CAD and scene scripts:
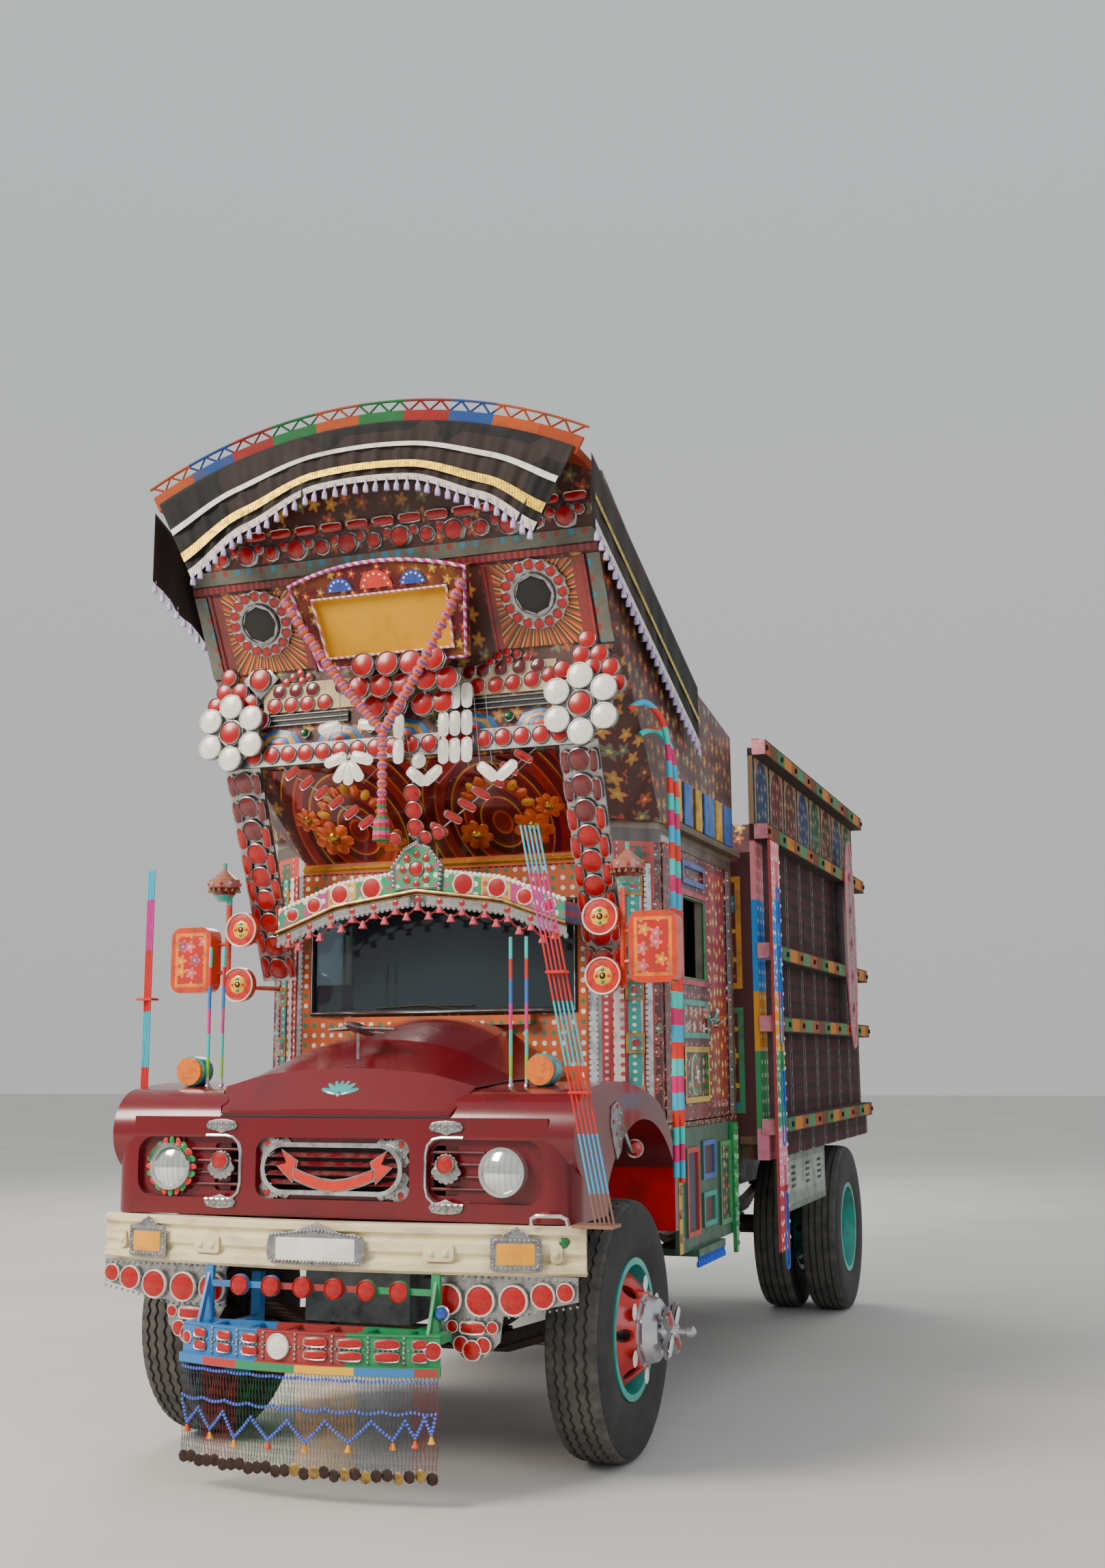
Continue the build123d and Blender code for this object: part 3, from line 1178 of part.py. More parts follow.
def tailgate():
    """Drop gate of planks with strap hinges at its foot."""
    half = wall_inner_x - SHUT_GAP
    leaf = block(-half, half, BODY_REAR - 34, BODY_REAR, DECK_TOP + SHUT_GAP, GATE_TOP)
    for x in (-760, 0, 760):
        leaf = leaf + block(x - 30, x + 30, BODY_REAR, BODY_REAR + 8, DECK_TOP + SHUT_GAP, GATE_TOP - 60)
    return leaf


SKIRT_FRAMES = (
    # front y, rear y, lowest z, highest z
    (800, 1020, 780, 1180), (1090, 1330, 800, 960), (1090, 1330, 1020, 1200), (1420, 1640, 780, 1180),
)


def side_skirts():
    """Painted panels below the door and below the load floor, with louvres and brackets."""
    cab_x = CAB_HALF_WIDTH + 20
    cab_skirt = block(cab_x - 20, cab_x, WING_REAR + 12, 1740, 720, 1270)
    for y0, y1, z0, z1 in SKIRT_FRAMES:
        frame = block(cab_x, cab_x + 10, y0, y1, z0, z1)
        frame = frame - block(cab_x, cab_x + 10, y0 + 24, y1 - 24, z0 + 24, z1 - 24)
        cab_skirt = cab_skirt + frame
    step = block(cab_x - 200, cab_x + 30, 900, 1400, 690, 722)
    tie = block(FRAME_HALF_WIDTH, cab_x - 20, 1480, 1530, RAIL_TOP - 60, RAIL_TOP)
    load_x = BODY_HALF_WIDTH
    low = DECK_TOP - DECK_THICKNESS - BEARER_DEPTH
    panel = block(load_x - 24, load_x, BODY_FRONT + 210, WHEELBASE - TYRE_RADIUS - 230, 760, low)
    for y in (2500, 2900, 3250):
        for k in range(4):
            panel = panel - block(load_x - 25, load_x + 1, y, y + 120, 880 + 34 * k, 896 + 34 * k)
    return solids_of(*(cab_skirt + step + tie).solids(), *to_right(cab_skirt + step + tie).solids(),
                     *panel.solids(), *to_right(panel).solids())


# Cloth: front valance and side curtains, plain closed solids
CLOTH = 10


def front_valance():
    """Plain solid of the fringed cloth hung from the arched shelf."""
    outer = arch_band(-330, -2, SHELF_FRONT - 14, SHELF_FRONT - 14 + CLOTH)
    return outer


def side_curtains():
    """Plain solids of the cloths hung along the crown's sloping side edges."""
    x = CROWN_SIDE_X + 34
    outline = [(-560, 4040), (1080, 3400), (1080, 3060), (-560, 3700)]
    left = side_plate(outline, x, x + CLOTH)
    return solids_of(left, to_right(left))


# Bead garland on the crown and the striped hoses on the left
GARLAND_TOP = (430, -460, 3590)
GARLAND_LOW = (0, -330, 2990)
GARLAND_BEADS = 17


def bead_garland():
    """Two legs of beads on a wire that meet above a tassel."""
    shape = bar(GARLAND_LOW, (0, -330, 2500), 24, 8)
    for side in (-1, 1):
        top = Vector(side * GARLAND_TOP[0], GARLAND_TOP[1], GARLAND_TOP[2])
        low = Vector(*GARLAND_LOW)
        points = []
        for i in range(GARLAND_BEADS + 1):
            share = i / GARLAND_BEADS
            sag = 120 * share * (1 - share)
            points.append(top * (1 - share) + low * share + Vector(side * sag * 0.6, 0, -sag))
        for a, b in zip(points, points[1:]):
            shape = shape + bar(tuple(a), tuple(b), BEAD_RADIUS, 8)
    return shape


HOSE_ROUTES = (
    # x, y, z of each point of the outer and the inner hose
    ((1000, 40, 3080), (1040, 60, 3120), (1080, 130, 3110), (1110, 220, 3040), (1116, 262, 2900),
     (1118, 272, 2500), (1116, 268, 1900), (1112, 262, 1090)),
    ((1000, 200, 3000), (1036, 230, 3030), (1072, 290, 3020), (1100, 350, 2960), (1108, 384, 2840),
     (1110, 392, 2480), (1108, 390, 1880), (1104, 384, 1060)),
)


def striped_hoses():
    """Two banded hoses hung free from the side of the crown."""
    hoses = []
    for route in HOSE_ROUTES:
        points = [Vector(*point) for point in route]
        radii = []
        for a, b, c in zip(points, points[1:], points[2:]):
            turn = radians((b - a).get_angle(c - b))
            run = min((b - a).length, (c - b).length)
            radii.append(0.45 * run / max(1e-6, sin(turn / 2) / cos(turn / 2)))
        print("hose radii", [round(radius) for radius in radii])
        path = FilletPolyline(*points, radius=radii)
        section = Plane(origin=points[0], z_dir=points[1] - points[0]) * Circle(HOSE_DIAMETER / 2)
        hoses.append(sweep(section, path=path))
    return solids_of(*hoses)


# Every node, then the move that puts the box's middle over the origin
left_knuckle = knuckle()
left_door = door()
left_wing = wing()
left_side = load_side()
left_mirror = mirror_set()

NODES = {
    "chassis_frame": chassis_frame(),
    "tow_jaw": tow_jaw(),
    "leaf_springs": leaf_springs(),
    "front_axle": front_axle(),
    "rear_axle": rear_axle(),
    "engine_block": engine_block(),
    "radiator": radiator(),
    "propshaft": propshaft(),
    "fuel_tank": fuel_tank(),
    "front_bumper": front_bumper(),
    "nose_panel": nose_panel(),
    "grille": grille(),
    "headlamps": headlamps(),
    "wing_left": left_wing,
    "wing_right": to_right(left_wing),
    "bonnet": bonnet(),
    "cab_shell": cab_shell(),
    "windscreen": windscreen(),
    "dashboard": dashboard(),
    "steering_wheel": steering_wheel(),
    "cab_seats": cab_seats(),
    "door_left": left_door,
    "door_right": to_right(left_door),
    "crown_shell": crown_shell(),
    "crown_arch": crown_arch(),
    "sign_board": sign_board(),
    "rosettes": rosettes(),
    "reflector_work": reflector_work(),
    "brow": brow(),
    "mirrors": solids_of(left_mirror, to_right(left_mirror)),
    "wing_lamps": wing_lamps(),
    "antenna_rods": antenna_rods(),
    "front_rack": front_rack(),
    "chain_fringe": chain_fringe(),
    "tin_skirts": tin_skirts(),
    "load_deck": load_deck(),
    "load_side_left": left_side,
    "load_side_right": to_right(left_side),
    "headboard": headboard(),
    "rear_frame": rear_frame(),
    "tailgate": tailgate(),
    "side_skirts": side_skirts(),
    "front_valance": front_valance(),
    "side_curtains": side_curtains(),
    "bead_garland": bead_garland(),
    "striped_hoses": striped_hoses(),
    "knuckle_left": left_knuckle,
    "knuckle_right": to_right(left_knuckle),
    "track_rod": track_rod(),
    "tyre_front_left": tyre_front_left,
    "tyre_front_right": to_right(tyre_front_left),
    "rim_front_left": rim_front_left,
    "rim_front_right": to_right(rim_front_left),
    "tyres_rear_left": tyres_rear_left,
    "tyres_rear_right": to_right(tyres_rear_left),
    "rims_rear_left": rims_rear_left,
    "rims_rear_right": to_right(rims_rear_left),
}

boxes = [shape.bounding_box() for name, shape in NODES.items() if name != "striped_hoses"]
MID_Y = (min(box.min.Y for box in boxes) + max(box.max.Y for box in boxes)) / 2
print("front axle at y", -MID_Y)
print("tallest", max(box.max.Z for box in boxes), "widest", max(box.max.X for box in boxes))

for name, shape in NODES.items():
    export_step(Pos(0, -MID_Y, 0) * shape, "parts/" + name + ".step")
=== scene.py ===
"""Looks of a decorated six-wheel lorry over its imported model: metres, nose towards -Y."""
import json
from math import atan2, cos, degrees, pi, radians, sin, sqrt

import bmesh
import bpy
from mathutils import Euler, Matrix, Vector

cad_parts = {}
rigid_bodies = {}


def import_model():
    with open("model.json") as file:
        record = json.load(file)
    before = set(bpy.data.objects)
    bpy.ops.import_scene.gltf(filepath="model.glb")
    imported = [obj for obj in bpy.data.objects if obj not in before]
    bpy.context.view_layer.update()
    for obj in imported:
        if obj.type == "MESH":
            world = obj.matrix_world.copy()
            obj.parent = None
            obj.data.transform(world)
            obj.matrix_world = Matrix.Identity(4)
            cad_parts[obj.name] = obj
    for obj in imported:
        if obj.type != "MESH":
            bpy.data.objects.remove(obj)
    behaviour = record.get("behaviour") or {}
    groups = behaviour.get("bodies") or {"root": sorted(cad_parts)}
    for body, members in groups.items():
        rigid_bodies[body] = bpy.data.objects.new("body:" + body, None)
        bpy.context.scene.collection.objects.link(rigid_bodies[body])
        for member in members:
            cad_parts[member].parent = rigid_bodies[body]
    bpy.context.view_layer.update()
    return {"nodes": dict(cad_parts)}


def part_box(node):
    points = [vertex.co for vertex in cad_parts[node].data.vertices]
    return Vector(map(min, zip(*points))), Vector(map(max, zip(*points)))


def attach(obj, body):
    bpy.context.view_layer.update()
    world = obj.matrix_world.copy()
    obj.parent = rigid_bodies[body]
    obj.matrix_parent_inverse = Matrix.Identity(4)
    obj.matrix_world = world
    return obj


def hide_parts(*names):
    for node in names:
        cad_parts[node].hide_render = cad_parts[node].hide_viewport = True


for leftover in list(bpy.data.objects):
    bpy.data.objects.remove(leftover)
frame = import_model()
cad_nodes = frame["nodes"]


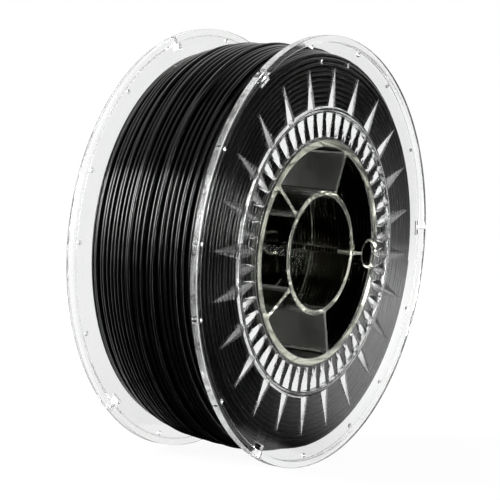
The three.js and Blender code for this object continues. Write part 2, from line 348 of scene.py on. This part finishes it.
def combined(name, base, steps):
    """A mesh after exact joins and cuts: steps is a list of (operation, mesh)."""
    body = bpy.data.objects.new(name, base)
    bpy.context.collection.objects.link(body)
    tools = []
    for operation, mesh in steps:
        tool = bpy.data.objects.new(name + "_tool", mesh)
        bpy.context.collection.objects.link(tool)
        change = body.modifiers.new(operation, "BOOLEAN")
        change.operation = operation
        change.solver = "EXACT"
        change.object = tool
        tools.append(tool)
    shown = body.evaluated_get(bpy.context.evaluated_depsgraph_get())
    mesh = bpy.data.meshes.new_from_object(shown)
    for thing in [body, *tools]:
        bpy.data.objects.remove(thing)
    mesh.name = name
    return mesh


def turned_over(mesh):
    """The same moulding facing the other way: half a turn about X."""
    copy = mesh.copy()
    copy.transform(Matrix.Rotation(math.pi, 4, "X"))
    return copy


def finish_of(face):
    """Which of a piece's materials a face gets.

    0 on a plain face and everywhere between the ridges' tips and the rim, 1 on the side of a ridge,
    tooth, bead, tube or web, and 2 on the rim and on the sides of the two webs that look along X.
    A piece with fewer materials gets its last one instead.
    """
    radius = math.hypot(face.center.x, face.center.z)
    across = abs(face.normal.z * face.center.x - face.normal.x * face.center.z) / radius
    matt_web = radius < DRUM_RADIUS and across > WEB_SIDE and abs(face.normal.x) > MATT_SIDE
    if radius > FLANGE_RADIUS - RIM_WIDTH or matt_web:
        return 2
    flat = abs(face.normal.y) > FLAT_FACE
    return 0 if flat or radius > SPIKE_TIP else 1


def piece_of(name, mesh, materials, replaced, smooth=SMOOTH_ANGLE):
    """Puts a mesh in the scene as a finished piece of the spool."""
    mesh.polygons.foreach_set("use_smooth", [True] * len(mesh.polygons))
    mesh.set_sharp_from_angle(angle=smooth)
    mesh.materials.clear()
    for material in materials:
        mesh.materials.append(material)
    for face in mesh.polygons:
        face.material_index = min(finish_of(face), len(materials) - 1)
    piece = bpy.data.objects.new(name, mesh)
    bpy.context.collection.objects.link(piece)
    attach(piece, "root")
    if replaced:
        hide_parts(*replaced)


# ---- one moulded half, whose outer face looks along -Y ----

def spike_points(angle):
    """A ridge on the disc that narrows to a point further out, its foot sunk in the disc."""
    foot, ridge = down(DISC_DEPTH + SPIKE_ROOT), down(DISC_DEPTH - SPIKE_RISE)
    sunk = (SPIKE_RISE + SPIKE_ROOT) / SPIKE_RISE
    tip = SPIKE_BASE + (SPIKE_TIP - SPIKE_BASE) * sunk
    side = SPIKE_WIDTH / 2 * sunk
    corners = [at(angle, SPIKE_BASE, foot, -side), at(angle, SPIKE_BASE, foot, side)]
    return [*corners, at(angle, SPIKE_BASE, ridge), at(angle, tip, foot)]


def tooth_points(angle):
    """A wedge across the channel, broad at the outer wall and narrow at the drum.

    Its sides run on below the channel's floor to the middle of that floor.
    """
    floor = FLANGE_THICKNESS - CHANNEL_FLOOR
    foot = FLANGE_THICKNESS - CHANNEL_FLOOR / 2
    outer, inner = TOOTH_RING_RADIUS - CHANNEL_WALL, DRUM_RADIUS + SEAT_GAP + CHANNEL_WALL
    points = []
    for radius, overlap, ridge, width in (
        (outer, CHANNEL_WALL / 2, RING_DEPTH + TOOTH_SINK, TOOTH_BASE),
        (inner, -CHANNEL_WALL / 2, RING_DEPTH + TOOTH_DROP, TOOTH_TIP),
    ):
        side = width / 2 * (foot - ridge) / (floor - ridge)
        points.append(at(angle, radius + overlap / 2, down(ridge)))
        points += [at(angle, radius + overlap, down(foot), way * side) for way in (-1, 1)]
    return points


def gate_points(angle):
    """A low round dome on the disc, its foot sunk in the disc."""
    foot = down(DISC_DEPTH + SPIKE_ROOT)
    points = []
    for ring in range(GATE_RINGS):
        lift = ring / (GATE_RINGS - 1)
        radius = GATE_RADIUS * math.cos(lift * math.pi / 2 * GATE_ROUNDING)
        y = foot - (GATE_RISE + SPIKE_ROOT) * math.sin(lift * math.pi / 2)
        points += circle_points(radius, y, angle, GATE_CIRCLE, HOLE_SIDES)
    return points


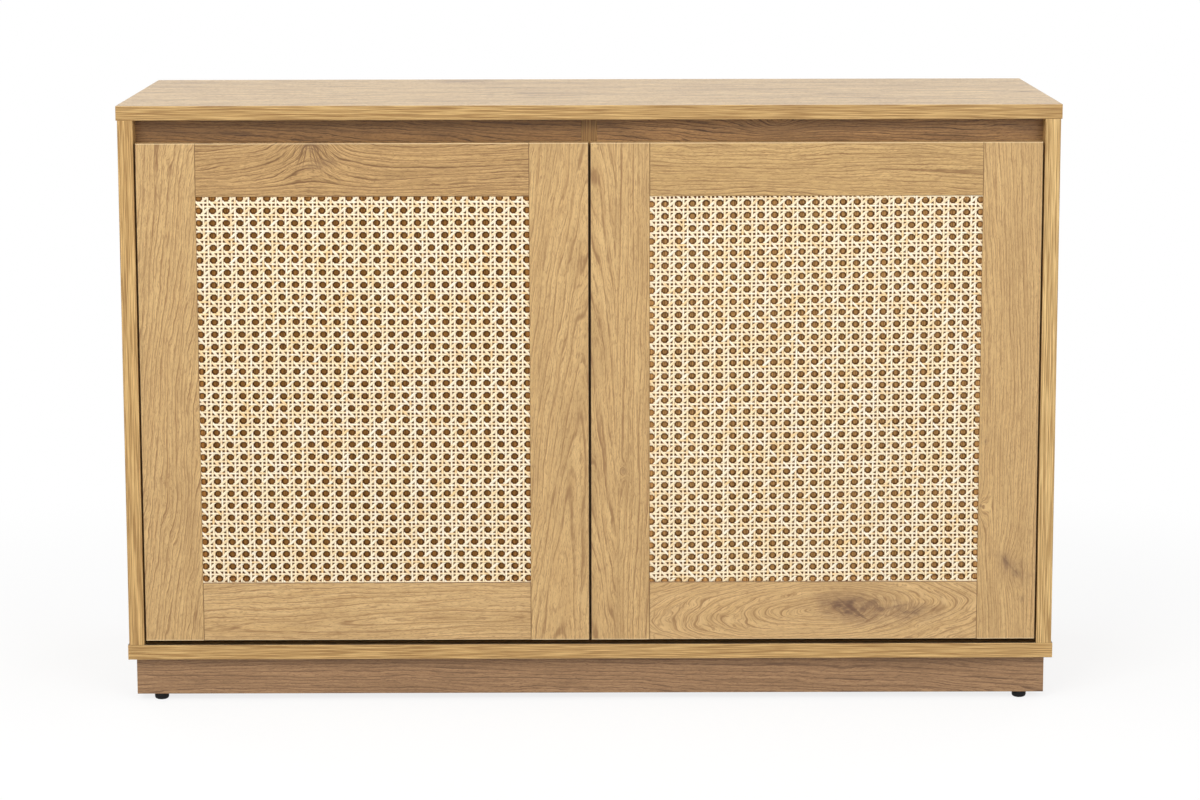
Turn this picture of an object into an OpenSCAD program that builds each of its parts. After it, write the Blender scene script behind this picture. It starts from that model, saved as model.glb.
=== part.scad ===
/* [Carcass] */
// Width across the outer faces of the two side panels
body_w = 1100; // [700:10:1600]
// Depth of the top and bottom boards, front edge to back edge
body_d = 400; // [300:5:600]
// Height of the side panels between the bottom board and the top board
side_h = 626.5; // [450:0.5:900]
// Thickness of the side, bottom, divider and rail boards
board_t = 18; // [17:0.5:25]
// Thickness of the top board
top_t = 17; // [15:0.5:30]
// How far the top and bottom boards stand out past each side panel
end_overhang = 1.5; // [0:0.5:20]
// Chamfer that eases the long edges of the boards
edge_ease = 0.6; // [0.2:0.1:1.5]
// Height of the two rails behind the finger gap
top_rail_board_h = 60; // [45:1:90]

/* [Back] */
// Thickness of the back panels
back_t = 3; // [2:0.5:6]
// Thickness of the joining strip's flange behind the back panels
strip_t = 1; // [0.8:0.1:2]
// Width of the joining strip's flange
strip_w = 22; // [16:1:30]
// Width of the joining strip's web between the two back panels
strip_web = 4; // [3:0.5:6]
// Play between the edge of a back panel and its neighbours
back_play = 0.2; // [0.1:0.05:0.5]
// Shank diameter of the back panel nails
nail_d = 1.6; // [1.2:0.1:2.4]
// Head diameter of the back panel nails
nail_head_d = 4.5; // [3.5:0.1:7]
// Length of the back panel nails under the head
nail_l = 18; // [12:1:25]

/* [Plinth] */
// Height of the plinth boards
plinth_h = 45; // [42:1:90]
// Distance of the plinth behind the front and back edges of the bottom board
plinth_setback = 12; // [4:1:40]
// Distance of the plinth ends inside the outer faces of the side panels
plinth_end_inset = 7; // [2:1:40]
// Side of the square corner blocks inside the plinth
block_w = 28; // [24:1:40]
// Height of the corner blocks
block_h = 36; // [30:1:40]

/* [Glides] */
// Height of the plastic glides under the plinth
glide_h = 7.5; // [6:0.5:14]
// Diameter of the glides
glide_d = 17; // [14:0.5:18]
// Distance of each glide's centre from the end of the plinth
glide_inset = 28; // [15:1:120]
// Diameter of the pin that holds a glide
glide_pin_d = 2.5; // [2:0.1:4]
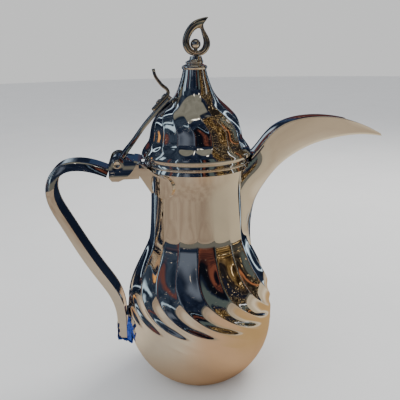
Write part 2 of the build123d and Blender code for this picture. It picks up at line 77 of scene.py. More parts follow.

Given request -
Each line from the one containing "boxes = [shape.bounding_box()" through the one containing "record = json.load(file)" must be retyped exactly, the first and last of these included.

Complete response -
boxes = [shape.bounding_box() for name, shape in NODES.items() if name != "striped_hoses"]
MID_Y = (min(box.min.Y for box in boxes) + max(box.max.Y for box in boxes)) / 2
print("front axle at y", -MID_Y)
print("tallest", max(box.max.Z for box in boxes), "widest", max(box.max.X for box in boxes))

for name, shape in NODES.items():
    export_step(Pos(0, -MID_Y, 0) * shape, "parts/" + name + ".step")
=== scene.py ===
"""Looks of a decorated six-wheel lorry over its imported model: metres, nose towards -Y."""
import json
from math import atan2, cos, degrees, pi, radians, sin, sqrt

import bmesh
import bpy
from mathutils import Euler, Matrix, Vector

cad_parts = {}
rigid_bodies = {}


def import_model():
    with open("model.json") as file:
        record = json.load(file)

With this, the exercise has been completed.